Havana welcomes first cruise liners from US in 4 decades
THE first United States cruise ship in nearly 40 years crossed the Florida Straits from Miami and docked in Havana yesterday, restarting commercial travel on waters that served as a stage for a half-century of Cold War hostility.
Carnival Cruise Line’s “Adonia” became the first US cruise ship in Havana since President Jimmy Carter eliminated virtually all restrictions of US travel to Cuba in the late 1970s.
Travel limits were restored after Carter left office and US cruises to Cuba only become possible again after President Barack Obama and Cuban President Raul Castro declared detente on December 17, 2014.
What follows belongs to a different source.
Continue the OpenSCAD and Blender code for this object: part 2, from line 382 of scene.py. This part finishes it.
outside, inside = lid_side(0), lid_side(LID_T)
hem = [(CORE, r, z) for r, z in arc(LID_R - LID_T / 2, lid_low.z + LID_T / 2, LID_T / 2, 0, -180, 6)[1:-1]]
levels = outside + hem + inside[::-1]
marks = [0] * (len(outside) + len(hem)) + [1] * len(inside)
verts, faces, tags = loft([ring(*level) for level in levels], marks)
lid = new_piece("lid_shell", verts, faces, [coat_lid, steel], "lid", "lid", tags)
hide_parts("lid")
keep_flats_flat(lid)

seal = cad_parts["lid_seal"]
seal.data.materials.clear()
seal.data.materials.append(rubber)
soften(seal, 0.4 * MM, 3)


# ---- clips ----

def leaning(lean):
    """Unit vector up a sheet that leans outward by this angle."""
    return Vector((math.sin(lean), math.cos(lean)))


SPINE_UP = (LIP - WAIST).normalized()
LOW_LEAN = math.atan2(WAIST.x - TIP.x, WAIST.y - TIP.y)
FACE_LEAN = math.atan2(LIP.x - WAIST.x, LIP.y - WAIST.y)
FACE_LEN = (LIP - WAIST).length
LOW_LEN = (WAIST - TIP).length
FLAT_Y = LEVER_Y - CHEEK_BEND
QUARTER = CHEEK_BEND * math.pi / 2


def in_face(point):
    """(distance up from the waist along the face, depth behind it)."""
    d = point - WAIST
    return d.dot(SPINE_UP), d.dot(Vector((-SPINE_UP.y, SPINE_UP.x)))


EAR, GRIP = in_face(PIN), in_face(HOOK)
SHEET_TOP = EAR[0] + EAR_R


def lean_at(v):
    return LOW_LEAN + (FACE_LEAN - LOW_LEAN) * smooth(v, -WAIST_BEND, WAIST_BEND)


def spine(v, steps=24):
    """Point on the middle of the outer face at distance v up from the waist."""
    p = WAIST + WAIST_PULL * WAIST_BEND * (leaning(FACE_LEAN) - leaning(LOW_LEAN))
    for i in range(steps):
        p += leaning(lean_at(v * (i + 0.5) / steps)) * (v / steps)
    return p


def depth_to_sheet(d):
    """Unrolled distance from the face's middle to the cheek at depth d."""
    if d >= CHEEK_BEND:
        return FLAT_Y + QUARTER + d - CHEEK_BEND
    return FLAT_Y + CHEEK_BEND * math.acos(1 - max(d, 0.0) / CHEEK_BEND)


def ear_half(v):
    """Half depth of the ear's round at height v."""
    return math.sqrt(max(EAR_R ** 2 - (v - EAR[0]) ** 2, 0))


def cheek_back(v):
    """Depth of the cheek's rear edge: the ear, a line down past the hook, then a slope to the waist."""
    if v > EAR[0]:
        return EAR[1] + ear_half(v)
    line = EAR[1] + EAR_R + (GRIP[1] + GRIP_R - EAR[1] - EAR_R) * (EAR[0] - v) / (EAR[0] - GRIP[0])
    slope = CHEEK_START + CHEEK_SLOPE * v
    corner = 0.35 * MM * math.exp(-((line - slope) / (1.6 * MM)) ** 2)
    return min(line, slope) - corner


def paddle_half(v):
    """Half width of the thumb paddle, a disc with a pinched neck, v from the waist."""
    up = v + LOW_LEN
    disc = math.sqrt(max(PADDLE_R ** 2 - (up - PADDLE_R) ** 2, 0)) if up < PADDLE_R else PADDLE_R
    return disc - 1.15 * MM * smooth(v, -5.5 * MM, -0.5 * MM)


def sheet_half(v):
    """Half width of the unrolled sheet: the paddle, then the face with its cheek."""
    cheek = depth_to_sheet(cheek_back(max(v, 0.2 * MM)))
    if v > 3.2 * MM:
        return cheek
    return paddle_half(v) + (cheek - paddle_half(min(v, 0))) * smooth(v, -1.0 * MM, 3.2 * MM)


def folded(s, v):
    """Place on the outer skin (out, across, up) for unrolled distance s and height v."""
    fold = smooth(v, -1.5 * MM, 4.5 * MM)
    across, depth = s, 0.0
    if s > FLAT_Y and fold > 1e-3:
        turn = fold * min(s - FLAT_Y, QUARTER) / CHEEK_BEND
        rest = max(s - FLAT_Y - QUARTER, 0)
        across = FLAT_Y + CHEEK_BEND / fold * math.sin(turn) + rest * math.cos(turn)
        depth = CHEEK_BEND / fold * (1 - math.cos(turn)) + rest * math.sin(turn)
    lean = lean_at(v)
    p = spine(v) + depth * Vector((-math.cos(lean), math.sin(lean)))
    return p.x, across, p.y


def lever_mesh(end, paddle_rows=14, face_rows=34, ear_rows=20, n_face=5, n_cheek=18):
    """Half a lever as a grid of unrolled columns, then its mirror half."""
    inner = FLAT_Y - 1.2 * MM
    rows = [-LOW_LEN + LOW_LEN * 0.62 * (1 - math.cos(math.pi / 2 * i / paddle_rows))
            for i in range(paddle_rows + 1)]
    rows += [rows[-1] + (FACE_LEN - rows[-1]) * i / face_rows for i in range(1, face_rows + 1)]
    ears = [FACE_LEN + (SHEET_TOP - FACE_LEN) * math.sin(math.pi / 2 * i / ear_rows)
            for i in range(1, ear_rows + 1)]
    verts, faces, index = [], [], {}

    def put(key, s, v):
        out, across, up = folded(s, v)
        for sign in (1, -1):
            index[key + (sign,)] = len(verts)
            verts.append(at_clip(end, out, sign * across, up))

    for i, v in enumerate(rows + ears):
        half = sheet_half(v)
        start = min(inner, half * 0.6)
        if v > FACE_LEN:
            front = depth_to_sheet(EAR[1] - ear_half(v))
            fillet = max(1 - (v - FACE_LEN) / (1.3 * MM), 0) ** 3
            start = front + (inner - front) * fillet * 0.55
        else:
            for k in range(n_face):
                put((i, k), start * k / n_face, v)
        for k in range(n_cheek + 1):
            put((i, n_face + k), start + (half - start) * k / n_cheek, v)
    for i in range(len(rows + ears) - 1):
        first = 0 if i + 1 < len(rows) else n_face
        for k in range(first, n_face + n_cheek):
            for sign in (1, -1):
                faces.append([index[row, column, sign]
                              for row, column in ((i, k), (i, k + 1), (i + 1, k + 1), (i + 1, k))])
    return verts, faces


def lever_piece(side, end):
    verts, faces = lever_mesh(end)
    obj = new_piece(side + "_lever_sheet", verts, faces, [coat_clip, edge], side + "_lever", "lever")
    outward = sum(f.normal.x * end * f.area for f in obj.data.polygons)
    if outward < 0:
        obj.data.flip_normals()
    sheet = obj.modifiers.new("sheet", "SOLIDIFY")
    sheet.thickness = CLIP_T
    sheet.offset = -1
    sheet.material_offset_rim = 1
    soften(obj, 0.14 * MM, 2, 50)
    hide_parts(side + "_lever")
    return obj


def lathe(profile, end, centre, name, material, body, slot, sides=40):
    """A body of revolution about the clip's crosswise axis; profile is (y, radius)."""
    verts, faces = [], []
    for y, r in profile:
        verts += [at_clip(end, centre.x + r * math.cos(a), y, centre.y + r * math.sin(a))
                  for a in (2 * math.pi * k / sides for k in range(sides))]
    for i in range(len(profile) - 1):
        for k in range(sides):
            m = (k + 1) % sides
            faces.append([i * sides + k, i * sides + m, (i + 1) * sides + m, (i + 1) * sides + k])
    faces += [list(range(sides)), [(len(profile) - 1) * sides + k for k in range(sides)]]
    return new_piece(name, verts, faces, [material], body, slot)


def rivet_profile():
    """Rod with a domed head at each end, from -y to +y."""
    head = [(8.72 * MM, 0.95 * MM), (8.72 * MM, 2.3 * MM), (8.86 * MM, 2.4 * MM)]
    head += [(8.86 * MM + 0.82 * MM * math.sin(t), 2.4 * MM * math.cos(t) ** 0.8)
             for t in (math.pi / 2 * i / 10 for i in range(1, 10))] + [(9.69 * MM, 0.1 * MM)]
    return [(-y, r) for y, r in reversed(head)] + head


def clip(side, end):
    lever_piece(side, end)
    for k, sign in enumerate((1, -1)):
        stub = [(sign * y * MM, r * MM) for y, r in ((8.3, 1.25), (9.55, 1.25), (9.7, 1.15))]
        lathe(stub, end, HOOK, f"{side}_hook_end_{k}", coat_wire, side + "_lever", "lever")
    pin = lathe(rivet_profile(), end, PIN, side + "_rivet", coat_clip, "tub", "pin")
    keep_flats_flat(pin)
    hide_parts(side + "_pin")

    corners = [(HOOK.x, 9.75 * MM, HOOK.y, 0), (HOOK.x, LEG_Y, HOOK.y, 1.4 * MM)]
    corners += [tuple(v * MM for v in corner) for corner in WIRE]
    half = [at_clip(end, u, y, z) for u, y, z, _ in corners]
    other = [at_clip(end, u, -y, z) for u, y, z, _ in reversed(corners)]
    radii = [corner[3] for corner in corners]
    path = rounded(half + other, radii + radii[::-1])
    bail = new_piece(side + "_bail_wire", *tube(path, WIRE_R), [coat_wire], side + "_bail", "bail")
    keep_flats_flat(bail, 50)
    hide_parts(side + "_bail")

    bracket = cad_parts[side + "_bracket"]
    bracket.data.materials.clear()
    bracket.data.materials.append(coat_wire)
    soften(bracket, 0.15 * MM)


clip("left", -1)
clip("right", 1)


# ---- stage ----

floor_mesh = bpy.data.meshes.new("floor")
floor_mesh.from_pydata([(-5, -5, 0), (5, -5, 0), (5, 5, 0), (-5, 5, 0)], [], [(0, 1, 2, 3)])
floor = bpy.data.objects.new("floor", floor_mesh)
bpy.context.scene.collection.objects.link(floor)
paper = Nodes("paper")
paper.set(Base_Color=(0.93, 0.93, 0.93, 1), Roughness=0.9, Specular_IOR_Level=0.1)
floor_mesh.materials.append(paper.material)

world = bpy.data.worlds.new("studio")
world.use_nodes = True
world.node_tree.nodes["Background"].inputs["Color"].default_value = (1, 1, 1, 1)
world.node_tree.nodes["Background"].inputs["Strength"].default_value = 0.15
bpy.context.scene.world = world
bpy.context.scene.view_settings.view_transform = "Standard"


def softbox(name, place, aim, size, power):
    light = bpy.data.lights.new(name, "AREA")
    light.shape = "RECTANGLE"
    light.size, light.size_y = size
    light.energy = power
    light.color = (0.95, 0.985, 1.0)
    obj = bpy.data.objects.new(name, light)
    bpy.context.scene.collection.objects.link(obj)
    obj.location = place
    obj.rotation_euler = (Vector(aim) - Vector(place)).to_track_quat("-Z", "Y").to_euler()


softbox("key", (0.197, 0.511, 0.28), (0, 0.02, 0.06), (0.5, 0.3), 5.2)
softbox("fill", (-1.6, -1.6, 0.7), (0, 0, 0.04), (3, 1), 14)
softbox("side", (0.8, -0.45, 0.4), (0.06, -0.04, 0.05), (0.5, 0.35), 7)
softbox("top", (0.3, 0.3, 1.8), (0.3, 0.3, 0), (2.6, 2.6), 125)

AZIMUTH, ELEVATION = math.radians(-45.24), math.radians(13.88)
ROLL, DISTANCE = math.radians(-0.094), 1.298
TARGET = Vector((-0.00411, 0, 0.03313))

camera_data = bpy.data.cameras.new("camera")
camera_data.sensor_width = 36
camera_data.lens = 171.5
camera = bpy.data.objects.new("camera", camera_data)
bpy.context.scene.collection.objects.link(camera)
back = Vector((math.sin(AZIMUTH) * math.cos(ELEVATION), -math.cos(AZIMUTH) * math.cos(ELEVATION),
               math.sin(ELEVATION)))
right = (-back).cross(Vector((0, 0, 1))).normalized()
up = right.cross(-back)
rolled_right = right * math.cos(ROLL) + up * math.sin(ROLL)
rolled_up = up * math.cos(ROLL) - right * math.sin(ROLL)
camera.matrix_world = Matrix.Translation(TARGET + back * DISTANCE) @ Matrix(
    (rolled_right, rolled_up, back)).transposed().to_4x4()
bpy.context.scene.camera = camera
Hundreds of workers and passersby gathered to watch, some cheering, as the gleaming white 704-passenger ship pulled into the dock — the first step toward a future in which thousands of ships a year could cross the Florida Straits, long closed to most US-Cuba traffic due to tensions that once brought the world to the brink of nuclear war.
The straits were blocked by the US during the Cuban Missile Crisis and tens of thousands of Cubans have fled across them to Florida on homemade rafts — with untold thousands dying in the process.
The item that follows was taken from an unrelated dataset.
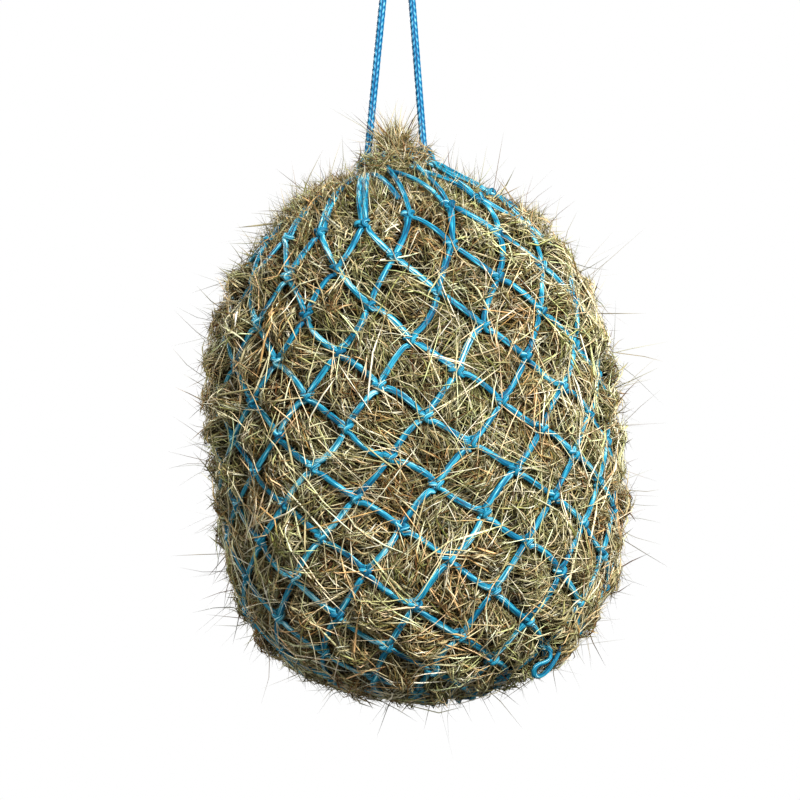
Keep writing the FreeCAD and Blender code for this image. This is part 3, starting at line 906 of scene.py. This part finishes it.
def slack_loop():
    """The slack bight low on the right: down to the left, round, and up to the right."""
    anchor = net_point(12, 1)
    radial = level_spoke(anchor)
    side = np.cross(UP, radial)
    route = anchor + along_axes(SLACK_OUTLINE * MM, side, UP, radial)
    path = spline_points("slack_loop_line", route)[::3]
    made, line = twine("slack_twine_loop", path, np.zeros(len(path)), "slack_loop", seed=77)
    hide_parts("slack_loop")


# ---------------- hay
def sideways(points):
    """How far round to a side points lie: -1 at the left, 1 at the right."""
    return level_spoke(points)[..., 0]


def belt(points, height, reach):
    """1 at a height and less away from it, by exp(-((z - height) / reach)^2)."""
    return np.exp(-((points[..., 2] - height) / reach) ** 2)


def overflow(points):
    """1 where hay wells up over the twine, left of the mouth, and 0 elsewhere."""
    return smooth(0.3, 0.85, -sideways(points)) * belt(points, -262 * MM, 28 * MM)


def slants(row, column):
    """Numbers of the meshes along the net's two slants."""
    return row / 2 + column, row / 2 - column


def hay_height(points):
    """Height of the hay over the netting surface at points of that surface.

    With a and b the mesh numbers along the two slants, it is -5 mm at the twine and swells
    by 17 mm * |sin(pi a) sin(pi b)| ** 0.6 in a mesh, and evens out at mouth and bottom.
    It is fuller by 8 mm at both shoulders and leaner by 5 mm low on the left, and wells up
    by 12 mm beside the mouth on the left.
    """
    row, column = net_place(points)
    a, b = slants(row, column)
    bulge = np.abs(np.sin(math.pi * a) * np.sin(math.pi * b)) ** 0.6
    meshed = smooth(-0.3, 1.2, row) * smooth(15.0, 14.0, row)
    crown = 17 * (1 + 0.35 * ripple(points, 0.10, 5))
    right = sideways(points)
    shoulder = smooth(0.55, 0.95, np.abs(right)) * belt(points, -400 * MM, 100 * MM)
    hollow = smooth(0.4, 0.9, -right) * belt(points, -600 * MM, 70 * MM)
    fuller = (8 * shoulder - 5 * hollow) * (0.4 + 0.6 * bulge)
    return MM * (meshed * (-5 + crown * bulge + fuller) - 3.5 * (1 - meshed)
                 + 12 * overflow(points)
                 + 2.6 * ripple(points, 0.04, 6) * (0.2 + 0.8 * bulge))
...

The “Adonia” is one of Carnival’s smaller ships, but US cruises are expected to bring Cuba tens of millions of dollars in badly needed foreign hard currency if traffic increases as expected. More than a dozen lines have announced plans to run US-Cuba cruises and if all begin operations Cuba could earn more than US$80 million a year, the US-Cuba Trade and Economic Council said in a report yesterday.
Most of the money goes to the Cuban government, council head John Kavulich said. He estimated cruise companies pay the government US$500,000 per cruise, while passengers spend about US$100 person in each city they see.
Before the 1959 Cuban revolution, cruise ships regularly traveled from the US to Cuba, with elegant Caribbean cruises departing from New York and US$42 overnight weekend jaunts leaving twice a week from Miami, said Michael Grace, an amateur cruise ship historian.
“Cuba was a very big destination for Americans, just enormous,” he said.